About 80 pieces of art and poetry hang in a gallery space in Chelsea, colorful images popping off the stark white walls. The artists, however, won’t see their work displayed — they’re incarcerated at Rikers Island.
The exhibit inside the School of Visual Arts’ gallery on West 21st Street is part of the Creative Arts Therapy Program offered to Rikers inmates by the city’s Health + Hospitals and Correctional Health Services. This year’s theme, “MySelf,” inspired images of self-reflection: a colorful mermaid swims with the words “emotional” and “elusive” penned on top; a man sports both devil horns and a halo, torn between the two; another man sleeps, a description alludes to his depressing environment.
“It’s an opportunity for them to express their frustrations, understand why they often feel angry.
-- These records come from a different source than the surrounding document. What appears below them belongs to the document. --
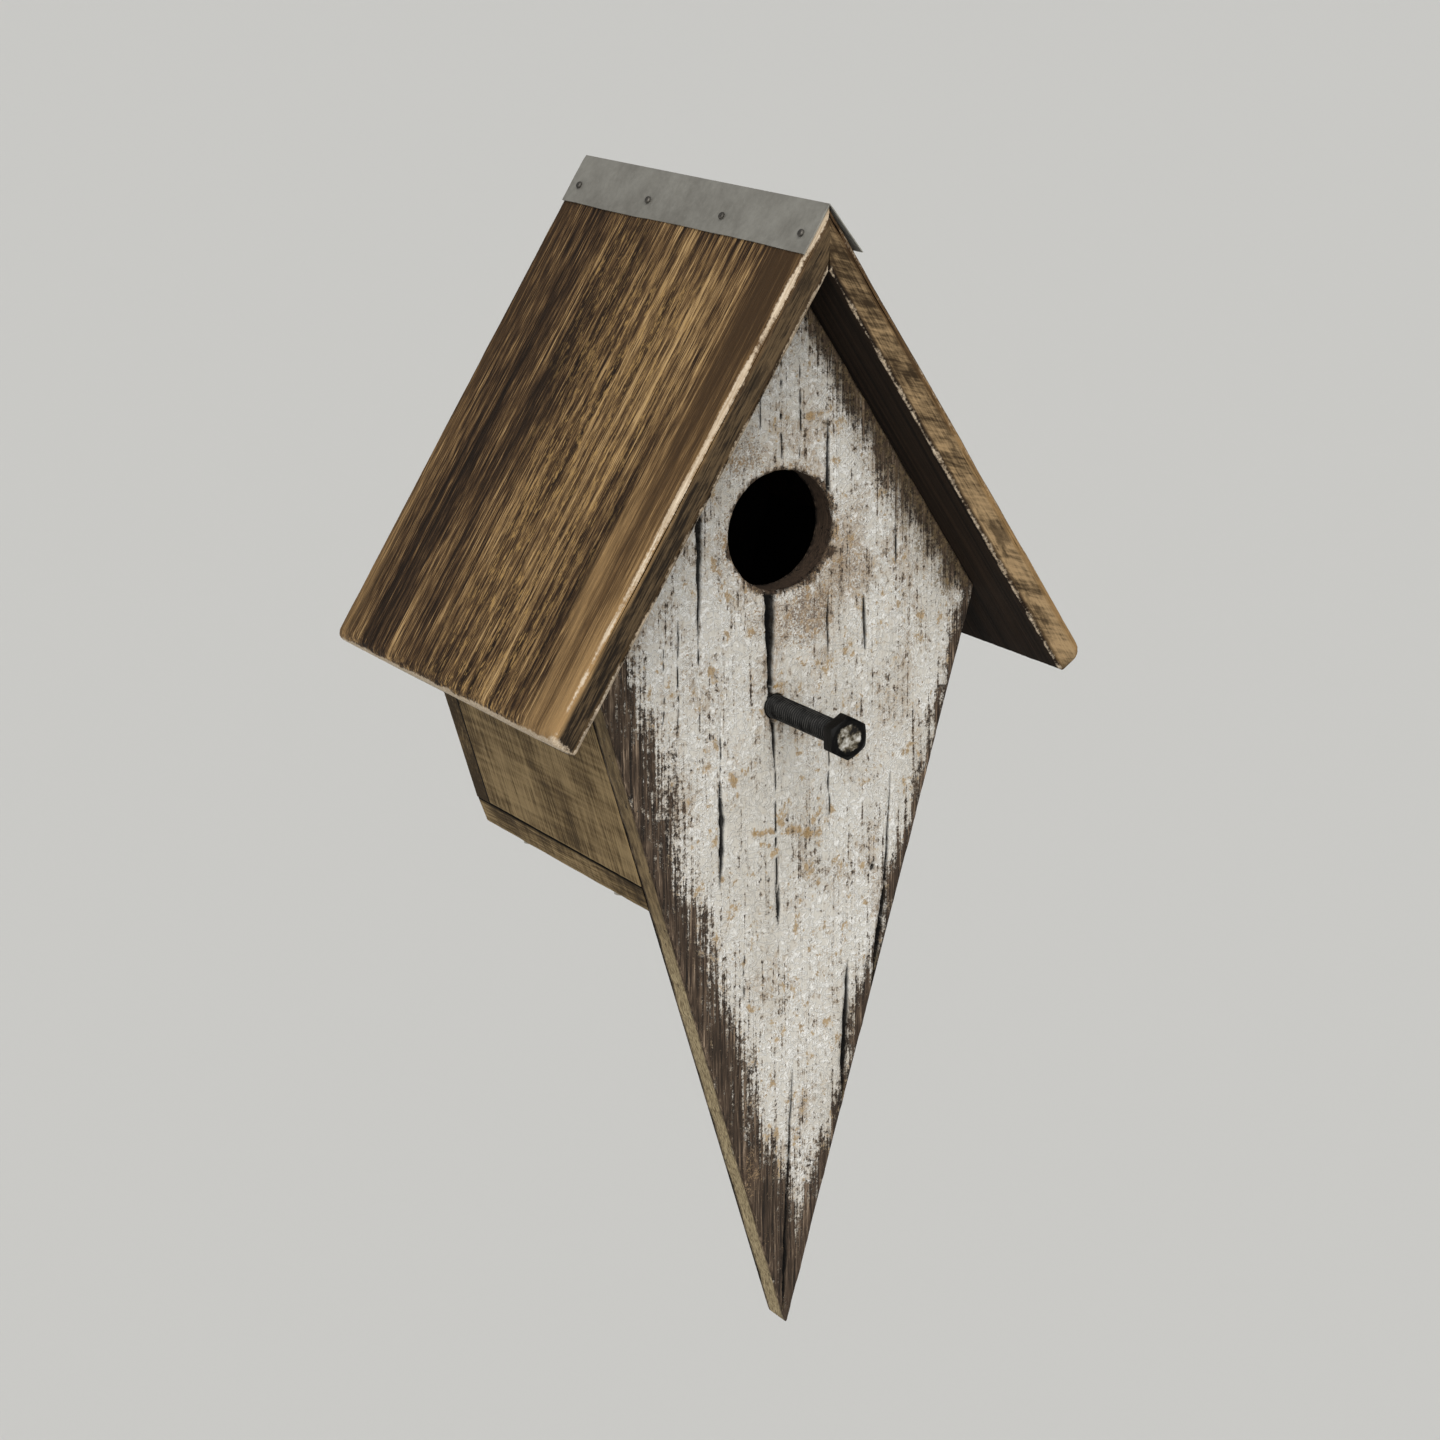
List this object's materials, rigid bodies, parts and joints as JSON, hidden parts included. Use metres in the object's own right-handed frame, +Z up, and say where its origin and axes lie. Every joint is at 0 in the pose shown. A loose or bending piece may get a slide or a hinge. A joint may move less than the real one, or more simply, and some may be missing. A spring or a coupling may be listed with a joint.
{
  "type": "birdhouse",
  "caption": "Wall-hung wooden nest box with a steep board roof, metal ridge cap, kite-shaped painted front, round entrance hole and a bolt perch.",
  "frame": {"origin": "centre of the keyhole hanger's entry hole, in the wall plane", "axes": "+Z up, +Y out of the back towards the wall, so the front faces -Y"},
  "size_m": [0.1997, 0.1752, 0.3899],
  "materials": {
    "painted_wood": "worn white paint, crackled, over dark brown wood",
    "box_wood": "weathered khaki-brown softwood with saw marks",
    "roof_wood": "dark umber stain brushed along the grain, arrises rubbed pale",
    "cap_sheet": "dull mottled galvanised sheet",
    "nail_steel": "dull, lightly rusted steel",
    "black_steel": "blackened steel, worn on the head",
    "plated_steel": "dull zinc plate"
  },
  "bodies": {
    "root": {"front_board": "painted_wood", "back_board": "box_wood", "left_side_board": "box_wood", "right_side_board": "box_wood", "floor_board": "box_wood", "left_roof_board": "roof_wood", "right_roof_board": "roof_wood", "ridge_cap": "cap_sheet", "ridge_cap_nails_left": "nail_steel", "ridge_cap_nails_right": "nail_steel", "perch_bolt": "black_steel", "perch_washer": "black_steel", "perch_nut": "black_steel", "keyhole_hanger": "plated_steel", "hanger_screws": "plated_steel", "front_board_brads": "nail_steel", "back_board_nails": "nail_steel", "floor_screws": "plated_steel", "left_roof_brads": "nail_steel", "right_roof_brads": "nail_steel"}
  },
  "joints": []
}
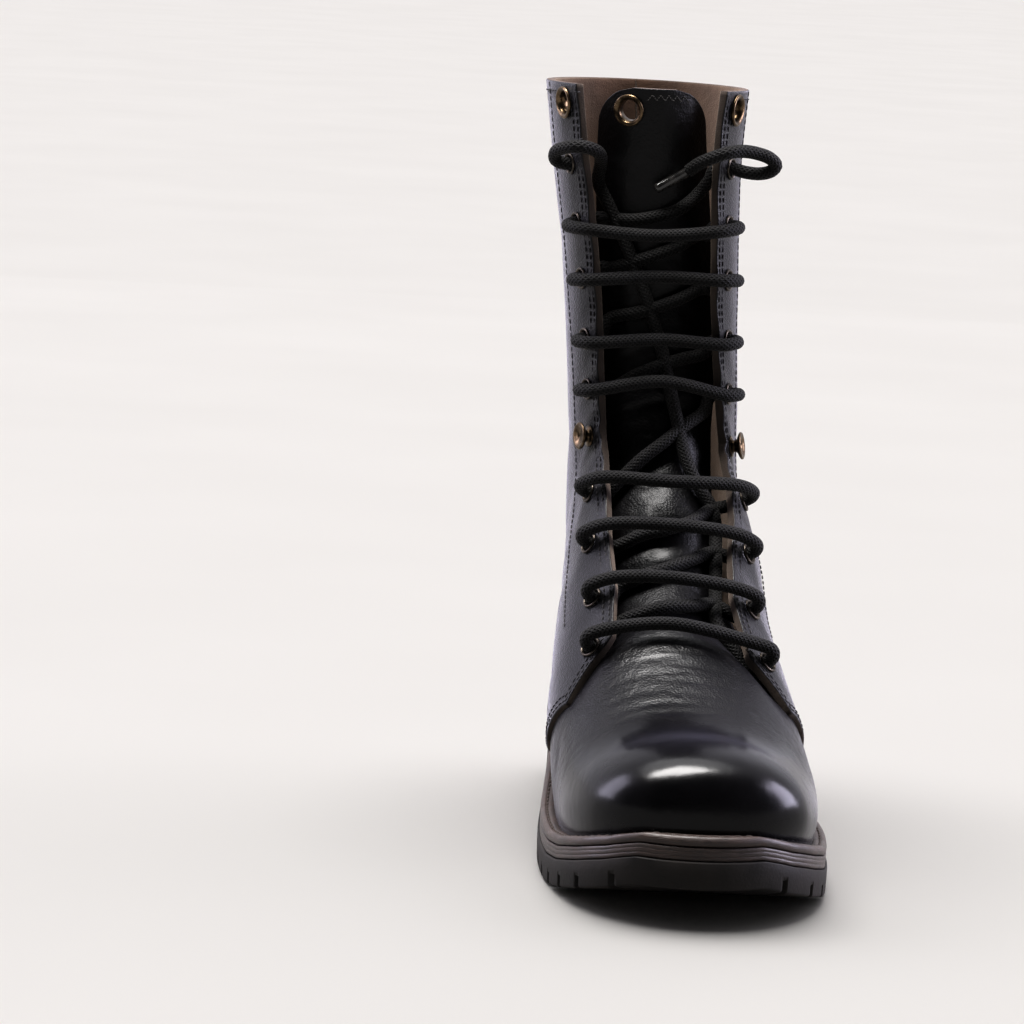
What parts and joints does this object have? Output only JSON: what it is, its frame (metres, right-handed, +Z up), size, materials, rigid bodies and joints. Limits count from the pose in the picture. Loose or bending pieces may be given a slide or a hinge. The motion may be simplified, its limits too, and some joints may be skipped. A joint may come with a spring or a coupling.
{
  "type": "combat boot",
  "caption": "Tall lace-up leather combat boot for the left foot, with open derby facings, bar lacing, stacked welted sole, lugged rubber forefoot and block heel.",
  "frame": {"origin": "on the floor under the middle of the boot's outline, measured without the lace's free ends", "axes": "+Z up, -Y towards the toe, +X towards the outer side of the foot"},
  "size_m": [0.117, 0.3034, 0.306],
  "materials": {
    "upper_leather": "smooth black leather, glossy at the toe, brown suede inside",
    "tongue_leather": "black leather with fine wrinkles, brown suede behind",
    "insole_leather": "matt brown leather",
    "welt_leather": "waxed dark brown leather edge",
    "sole_leather": "stacked dark brown leather edge",
    "sole_rubber": "matt black rubber with moulded lugs",
    "lace_cord": "round braided black cord, slightly waxed",
    "aglet_film": "dark plastic film",
    "eyelet_metal": "dark rolled metal",
    "brass": "antique brass"
  },
  "bodies": {
    "root": {"outsole": "sole_rubber", "heel": "sole_rubber", "midsole": "sole_leather", "welt": "welt_leather", "insole": "insole_leather", "upper": "upper_leather", "tongue": "tongue_leather", "eyelet_inner_1": "eyelet_metal", "eyelet_inner_2": "eyelet_metal", "eyelet_inner_3": "eyelet_metal", "eyelet_inner_4": "eyelet_metal", "eyelet_inner_5": "eyelet_metal", "eyelet_inner_6": "eyelet_metal", "eyelet_inner_7": "eyelet_metal", "eyelet_inner_8": "eyelet_metal", "eyelet_inner_9": "eyelet_metal", "eyelet_outer_1": "eyelet_metal", "eyelet_outer_2": "eyelet_metal", "eyelet_outer_3": "eyelet_metal", "eyelet_outer_4": "eyelet_metal", "eyelet_outer_5": "eyelet_metal", "eyelet_outer_6": "eyelet_metal", "eyelet_outer_7": "eyelet_metal", "eyelet_outer_8": "eyelet_metal", "eyelet_outer_9": "eyelet_metal", "collar_grommet_inner": "brass", "collar_grommet_outer": "brass", "tongue_grommet": "brass", "stud_inner": "brass", "stud_outer": "brass", "lace_bar_1": "lace_cord", "lace_bar_2": "lace_cord", "lace_bar_3": "lace_cord", "lace_bar_4": "lace_cord", "lace_bar_5": "lace_cord", "lace_bar_6": "lace_cord", "lace_bar_7": "lace_cord", "lace_bar_8": "lace_cord", "lace_inside": "lace_cord", "lace_loop_inner": "lace_cord", "lace_loop_outer": "lace_cord", "lace_aglet": "aglet_film"}
  },
  "joints": []
}
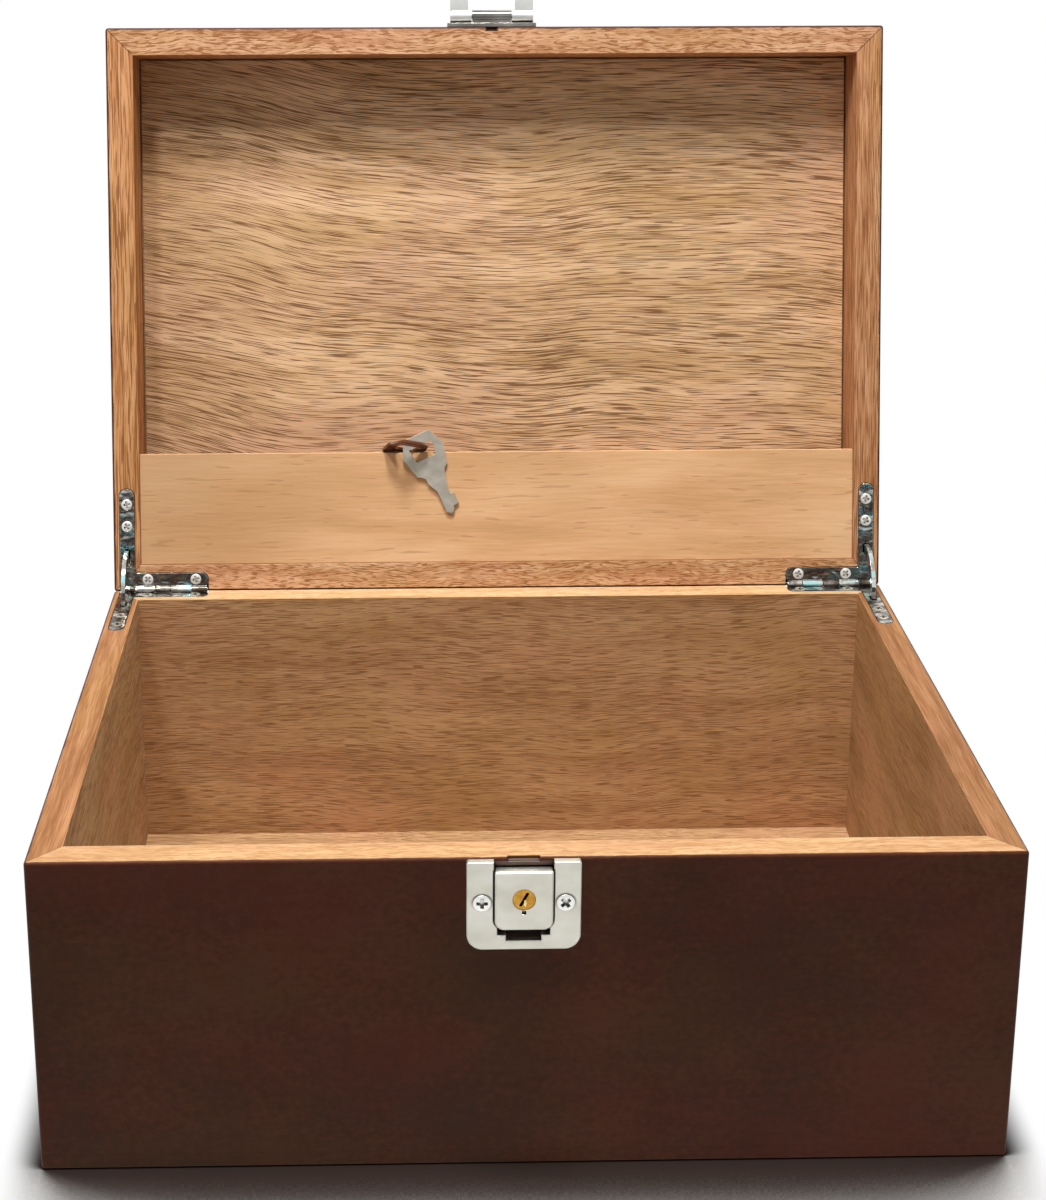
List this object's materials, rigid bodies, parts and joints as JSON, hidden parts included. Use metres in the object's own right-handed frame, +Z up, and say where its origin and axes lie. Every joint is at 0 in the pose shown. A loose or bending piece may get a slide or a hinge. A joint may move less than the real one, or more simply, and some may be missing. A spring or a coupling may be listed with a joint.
{
  "type": "wooden lock box",
  "caption": "Mitred wooden box with a hinged lid on quadrant hinges, a pocket board with two keys, and a hasp that snaps over a key-locked sliding button.",
  "frame": {"origin": "middle of the base's underside", "axes": "+Z up, the front with the lock faces -Y, +X to the right seen from the front"},
  "size_m": [0.305, 0.2997, 0.359],
  "materials": {
    "box_wood": "satin stain outside, bare wood inside",
    "lining_veneer": "bare sanded veneer",
    "pocket_wood": "bare sanded",
    "hinge_nickel": "bright nickel plate",
    "screw_steel": "bright zinc plate",
    "spring_steel": "drawn wire",
    "key_steel": "tumbled nickel plate",
    "case_steel": "dark lacquer",
    "plug_brass": "turned",
    "lock_steel": "satin nickel plate"
  },
  "bodies": {
    "base": {"base_front_board": "box_wood", "base_back_board": "box_wood", "base_left_board": "box_wood", "base_right_board": "box_wood", "base_bottom_panel": "box_wood", "hinge_left_base_leaf": "hinge_nickel", "hinge_right_base_leaf": "hinge_nickel", "hinge_left_base_screws": "screw_steel", "hinge_right_base_screws": "screw_steel", "hinge_left_pin": "hinge_nickel", "hinge_right_pin": "hinge_nickel", "lock_plate": "lock_steel", "lock_case": "case_steel", "lock_screws": "screw_steel", "lock_spring": "spring_steel"},
    "lid": {"lid_front_rail": "box_wood", "lid_back_rail": "box_wood", "lid_left_rail": "box_wood", "lid_right_rail": "box_wood", "lid_top_panel": "box_wood", "lid_lining_panel": "lining_veneer", "lid_pocket_board": "pocket_wood", "hinge_left_lid_leaf": "hinge_nickel", "hinge_right_lid_leaf": "hinge_nickel", "hinge_left_lid_screws": "screw_steel", "hinge_right_lid_screws": "screw_steel", "hasp_mount": "lock_steel", "hasp_screws": "screw_steel", "hasp_pin": "lock_steel", "hasp_spring": "spring_steel"},
    "stay_left": {"hinge_left_stay": "hinge_nickel"},
    "stay_right": {"hinge_right_stay": "hinge_nickel"},
    "hasp": {"hasp_frame": "lock_steel"},
    "button": {"lock_button": "lock_steel"},
    "cylinder": {"lock_plug": "plug_brass", "lock_cam": "plug_brass", "lock_cam_screw": "screw_steel"},
    "keys": {"key_front": "key_steel", "key_back": "key_steel"}
  },
  "joints": [
    {"name": "lid_hinge", "type": "hinge", "parent": "base", "child": "lid", "pos_m": [0, 0.1103, 0.1074], "axis": [-1, 0, 0], "range_deg": [-102, 0]},
    {"name": "stay_left_swing", "type": "hinge", "parent": "base", "child": "stay_left", "pos_m": [0, 0.1103, 0.1074], "axis": [-1, 0, 0], "range_deg": [-51, 0]},
    {"name": "stay_right_swing", "type": "hinge", "parent": "base", "child": "stay_right", "pos_m": [0, 0.1103, 0.1074], "axis": [-1, 0, 0], "range_deg": [-51, 0]},
    {"name": "hasp_hinge", "type": "hinge", "parent": "lid", "child": "hasp", "pos_m": [-0.0015, 0.16061, 0.32724], "axis": [-1, 0, 0], "range_deg": [-90, 0], "stiffness_Nm_per_rad": 0.01, "springref_deg": 28.65},
    {"name": "button_slide", "type": "slide", "parent": "base", "child": "button", "axis": [0, 0, 1], "range_m": [0, 0.003], "stiffness_N_per_m": 300, "springref_m": -0.003, "deforming": ["lock_spring"]},
    {"name": "cylinder_turn", "type": "hinge", "parent": "button", "child": "cylinder", "pos_m": [-0.0015, -0.111, 0.0949], "axis": [0, 1, 0], "range_deg": [-90, 0]},
    {"name": "keys_lift", "type": "slide", "parent": "lid", "child": "keys", "axis": [0, 0.2079, 0.9781], "range_m": [0, 0.06]}
  ],
  "couplings": [
    {"joint": "stay_left_swing", "follows": "lid_hinge", "ratio": 0.5},
    {"joint": "stay_right_swing", "follows": "lid_hinge", "ratio": 0.5}
  ]
}
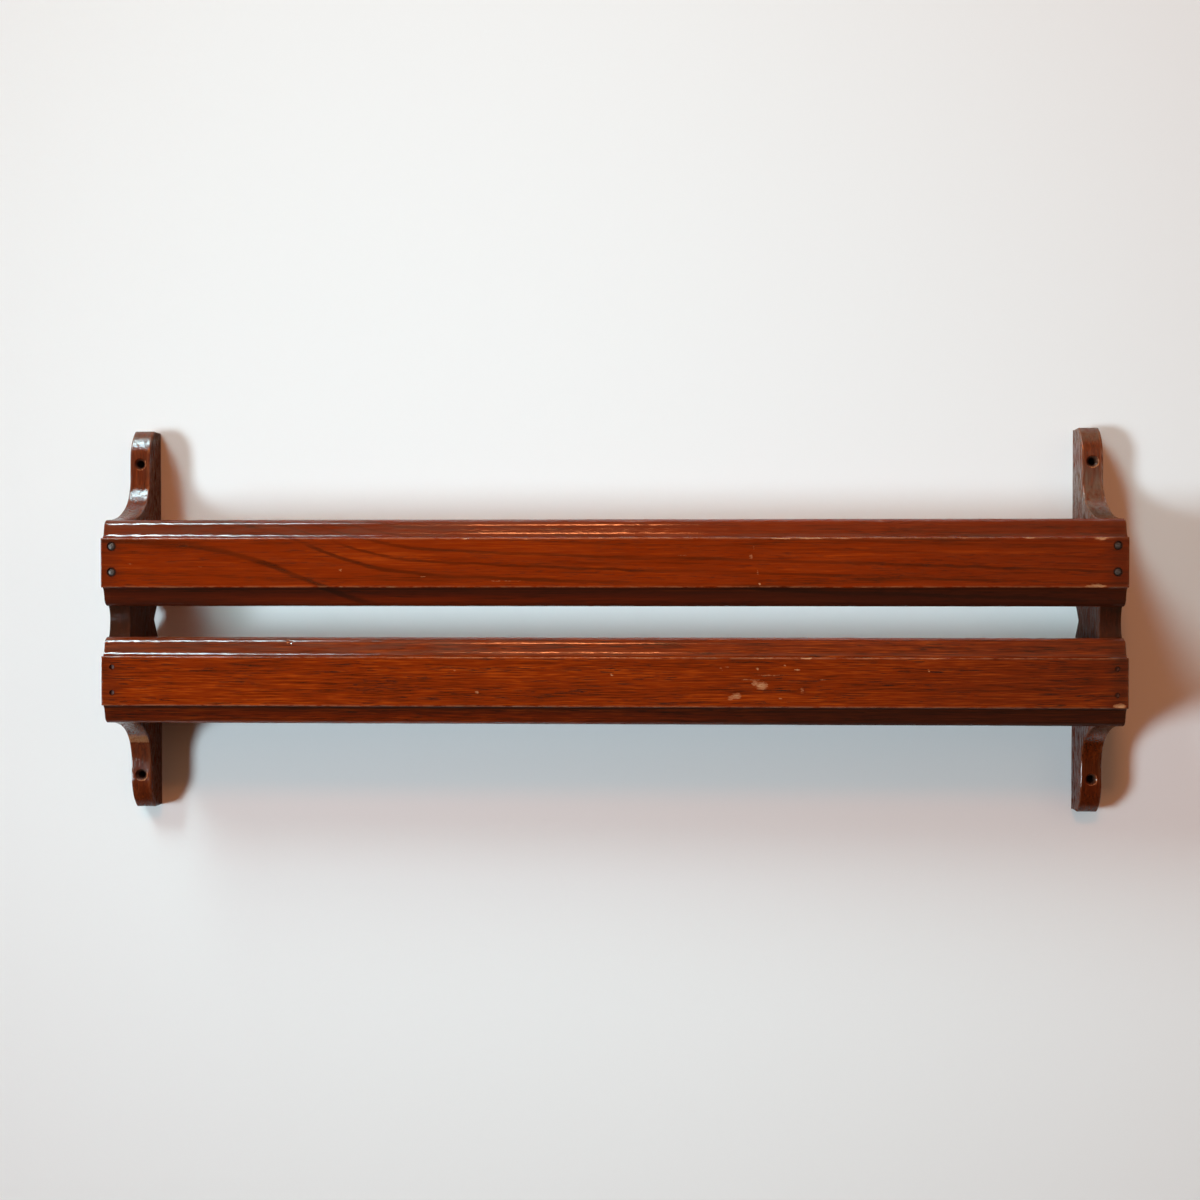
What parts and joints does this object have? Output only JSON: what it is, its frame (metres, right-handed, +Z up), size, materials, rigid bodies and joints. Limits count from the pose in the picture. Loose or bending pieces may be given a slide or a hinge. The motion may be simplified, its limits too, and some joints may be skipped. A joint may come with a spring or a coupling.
{
  "type": "wall plate rack",
  "caption": "Wall-hung wooden plate rack: moulded front rails over a plain board, between sawn side brackets with screw-hole lobes.",
  "frame": {"origin": "centre of the four wall screw holes, on the wall plane", "axes": "+X to the right along the rack, +Y into the wall, +Z up; the rack stands off the wall towards -Y"},
  "size_m": [0.6, 0.067, 0.237],
  "materials": {
    "bracket_wood": "red-brown stain under gloss varnish",
    "rail_wood": "red-brown stain under gloss varnish",
    "board_wood": "red-brown stain, thin varnish",
    "bright_nail": "dull steel",
    "sunk_nail": "dark, filled over"
  },
  "bodies": {
    "root": {"left_bracket": "bracket_wood", "right_bracket": "bracket_wood", "upper_rail": "rail_wood", "lower_rail": "rail_wood", "bottom_board": "board_wood", "upper_rail_nails": "bright_nail", "lower_rail_nails": "sunk_nail", "bottom_board_nails": "sunk_nail"}
  },
  "joints": []
}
These modalities provide a safe space for doing that, opposed to a verbal interaction or interview,” said Lesley Achitoff, the director of the program. “This is a chance where they’re not being examined, they’re given an opportunity to self-express. That has been very freeing and profoundly therapeutic for them.”
A few days before the exhibit’s opening, former Rikers inmate Hyseem McIndoe, aka "Bishop," a former program participant himself, surveyed the work. He intently studied the piece of a man torn between good and evil, reflecting on how being part of the program changed his perspective, and showed him how art could become a career.
McIndoe, 21, spent nine months at Rikers when he was 17 on robbery charges of robbery. The Creative Arts Therapy Program was the first time his work was displayed in a gallery. He’s since had two more showings.
“I wanted to keep my faith and my art skills throughout all the bad things that were going on, I was still drawing,” said McIndoe, who is now working on the Audubon Sculpture Project. “It’s hard to continue being creative in a place like that because it sucks all the creativity out of you. Just to see all of this work here, it’s amazing that these kids are still pushing and believing in themselves.”
The program has existed in a smaller capacity for a decade, but a cash infusion in 2016 from ThriveNYC — first lady Chirlane McCray’s mental health initiative — allowed it to significantly expand. Achitoff said the program has hosted more than 3,800 art therapy sessions since 2016, when it received the initial $500,000. The program now receives about $1 million each fiscal year from ThriveNYC, and has expanded to include 12 art therapists. Achitoff said the voluntary classes are offered three times per week and include eight to 10 people in each session.
This is the fourth year SVA has offered its gallery space for the month of October, extending it this year through Nov. 16, she said. And while the artists from this year’s exhibit won’t be there in person, viewers moved by the art can write letters to them.
"It’s just so empowering for them,” Achitoff said. “This has been very, very healing for them to share their humanity and have that humanity shared back. It’s really very validating for them.”